Avant de prendre la décision de transférer un candidat à l'asile vers un autre Etat membre, le préfet doit apprécier si cet Etat fait encourir à l'intéressé un risque de traitement inhumain et dégradant en raison des défaillances systémiques de sa procédure d'asile. En outre, s'il estime que le système de traitement de l'asile de cet Etat membre n'est pas intrinsèquement défaillant, il doit, s'il a connaissance d'éléments pouvant faire obstacle au transfert de l'intéressé vers cet Etat, apprécier s'il lui appartient de faire application du droit souverain de la France d'accorder l'asile en dépit des critères de détermination de la répartition des responsabilités entre Etats membres fixés par le Règlement n° 604/2013 du 26 juin 2013 (
N° Lexbase : L3872IZG). Ainsi statue le tribunal administratif de Pau le 26 janvier 2018 (TA Pau, 26 janvier 2018, n° 1800104
N° Lexbase : A9584XDC ; v., aussi, CJUE, 25 janvier 2018, aff. C-360/16
N° Lexbase : A2120XB7).
Dans ce dossier, M. H. avait déposé plainte pour des faits de torture subis en Italie après en avoir informé le préfet par courrier. Il demandait, par conséquent, au tribunal d'annuler l'arrêté par lequel le préfet avait décidé de le transférer aux autorités italiennes, responsables de sa demande d'asile.
Le tribunal déduit la solution susvisée de la combinaison de l'article 3 du Règlement précité et de l'article L. 742-1 du Code de l'entrée et du séjour des étrangers et du droit d'asile (
N° Lexbase : L6651KDP). Il constate, d'abord, que le dossier ne permet pas de retenir que le préfet aurait commis une erreur d'appréciation des caractéristiques du système italien de traitement de l'asile en estimant qu'il n'était pas intrinsèquement défaillant. En revanche, s'agissant des défaillances de l'Etat dans le traitement de la propre situation de M. H., le tribunal note que le dépôt de plainte et le courrier constituent des circonstances postérieures à la décision de transfert et en lien direct avec l'appréciation portée par le préfet et, que celui-ci n'a pas pris en compte ces éléments lorsqu'il a décidé de notifier la décision litigieuse.
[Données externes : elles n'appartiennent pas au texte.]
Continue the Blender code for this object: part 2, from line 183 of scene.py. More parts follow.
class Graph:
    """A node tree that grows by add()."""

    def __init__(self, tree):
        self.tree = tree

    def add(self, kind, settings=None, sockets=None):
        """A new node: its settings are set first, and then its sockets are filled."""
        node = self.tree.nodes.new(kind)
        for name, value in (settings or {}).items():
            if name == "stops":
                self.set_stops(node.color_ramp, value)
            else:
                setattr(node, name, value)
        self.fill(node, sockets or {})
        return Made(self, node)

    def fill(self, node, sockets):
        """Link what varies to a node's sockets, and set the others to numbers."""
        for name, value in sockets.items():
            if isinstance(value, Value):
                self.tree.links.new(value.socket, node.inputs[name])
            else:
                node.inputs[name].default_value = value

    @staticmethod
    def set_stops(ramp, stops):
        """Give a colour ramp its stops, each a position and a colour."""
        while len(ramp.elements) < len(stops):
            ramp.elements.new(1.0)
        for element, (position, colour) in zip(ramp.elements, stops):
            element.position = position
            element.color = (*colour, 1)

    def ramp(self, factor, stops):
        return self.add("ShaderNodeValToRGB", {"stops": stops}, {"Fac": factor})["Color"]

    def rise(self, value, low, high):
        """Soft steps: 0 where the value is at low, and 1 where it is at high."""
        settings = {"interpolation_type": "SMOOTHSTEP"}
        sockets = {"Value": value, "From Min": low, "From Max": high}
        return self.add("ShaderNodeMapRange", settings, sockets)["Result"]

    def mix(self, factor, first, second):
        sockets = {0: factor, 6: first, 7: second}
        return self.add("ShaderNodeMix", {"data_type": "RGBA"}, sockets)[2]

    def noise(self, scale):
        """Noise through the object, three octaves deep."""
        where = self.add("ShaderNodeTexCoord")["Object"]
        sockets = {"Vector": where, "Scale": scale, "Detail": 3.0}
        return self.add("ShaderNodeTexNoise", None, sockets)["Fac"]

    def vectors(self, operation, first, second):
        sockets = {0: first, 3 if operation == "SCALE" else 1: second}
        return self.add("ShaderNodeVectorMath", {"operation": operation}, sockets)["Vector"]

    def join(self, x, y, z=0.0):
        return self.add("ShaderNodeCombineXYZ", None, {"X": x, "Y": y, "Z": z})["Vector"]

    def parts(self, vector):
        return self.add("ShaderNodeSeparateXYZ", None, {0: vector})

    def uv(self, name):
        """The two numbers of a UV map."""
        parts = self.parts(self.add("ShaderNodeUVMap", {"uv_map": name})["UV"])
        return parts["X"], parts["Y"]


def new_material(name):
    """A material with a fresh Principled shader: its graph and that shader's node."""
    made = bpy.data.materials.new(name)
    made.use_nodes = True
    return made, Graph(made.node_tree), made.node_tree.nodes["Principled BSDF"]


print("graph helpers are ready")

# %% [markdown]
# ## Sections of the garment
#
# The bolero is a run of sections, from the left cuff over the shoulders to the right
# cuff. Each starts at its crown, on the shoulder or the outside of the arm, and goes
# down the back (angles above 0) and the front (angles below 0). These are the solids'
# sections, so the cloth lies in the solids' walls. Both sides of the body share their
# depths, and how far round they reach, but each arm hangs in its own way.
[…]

Il note, aussi, qu'il ne dispose pas d'éléments permettant de penser que les autorités judiciaires françaises n'ont pas besoin de la présence de M. H. pour instruire à titre préliminaire sa plainte, le cas échéant en procédant à des investigations de nature médicale qui ne peuvent par définition être réalisées qu'en présence de l'intéressé (comp., CAA Bordeaux, 9 février 2017, n° 16BX03468
N° Lexbase : A9585XDD).
Il conclut donc que le préfet a commis une erreur de droit en n'examinant pas la possibilité de mettre en oeuvre, jusqu'au moment de notifier la décision de transfert litigieuse, les pouvoirs que lui confère l'article L. 742-1 (cf. l’Ouvrage "Droit des étrangers" N° Lexbase : E5937EYK).